Search code examples
rtext-miningtm

tm_map merging lines on condition


I extracted the text from pdf files and created a corpus object.

Within the texts, I have lines ending with "," or "-" and I would like to append to them the following line, because it belongs to the same sentence.

For instance I have

[1566] "this and other southeastern states (Eukerria saltensis,"      
[1567] "Sparganophilus helenae, Sp. tennesseensis). In the" 

And I would like to have instead

[1566] "this and other southeastern states (Eukerria saltensis, Sparganophilus helenae, Sp. tennesseensis). In the" 

I tried things like replacing line breaks, but with no success :

tm_map(myCorpus, content_transformer(gsub), pattern =",$\n",replacement = "")

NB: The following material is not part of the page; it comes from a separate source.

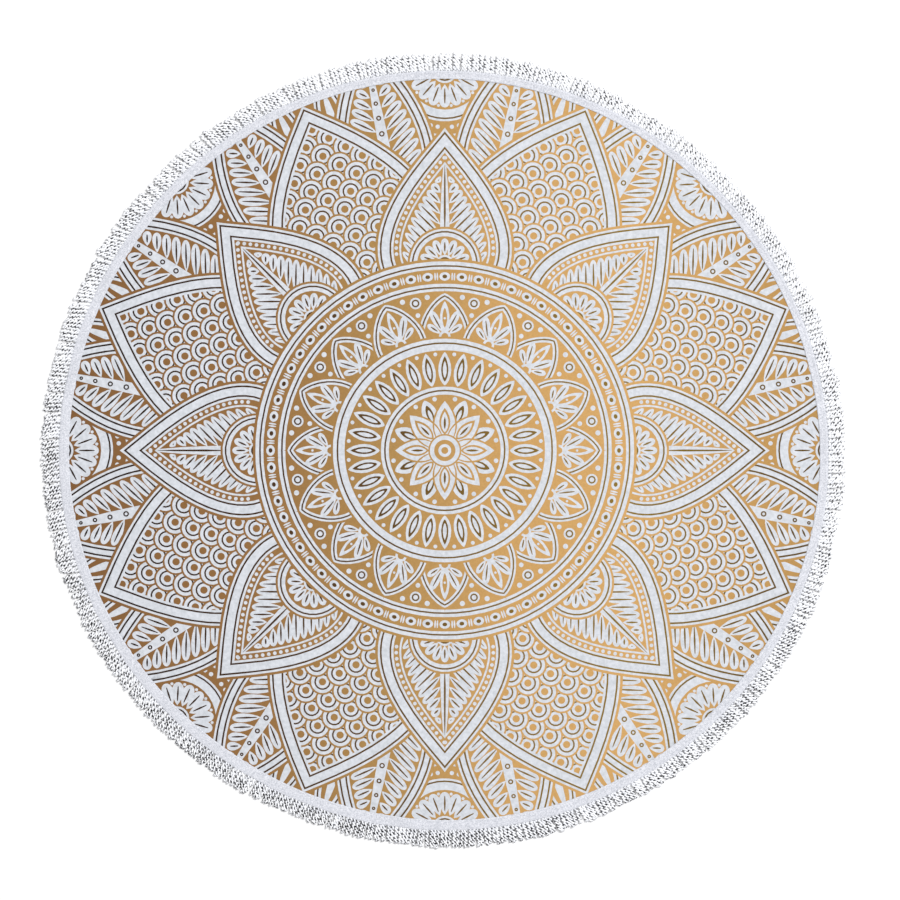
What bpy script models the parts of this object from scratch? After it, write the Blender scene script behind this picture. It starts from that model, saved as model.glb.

Any idea on how I can do this in R?


Solution

  • Thanks, it does work!

    I had to put it in a function to make it work with tm_map, though:

    clean.X <- function(X){
    
      X2 <- paste0(X,collapse="\n")
      X2 <- gsub(",\\n",", ",X2)
      X2 <- gsub("\\-\\n","-",X2)
      X2 <- unlist(strsplit(X2,"\\n"))
      return(X2)
    
     }
    
    txt2 <- tm_map(txt, content_transformer(clean.X))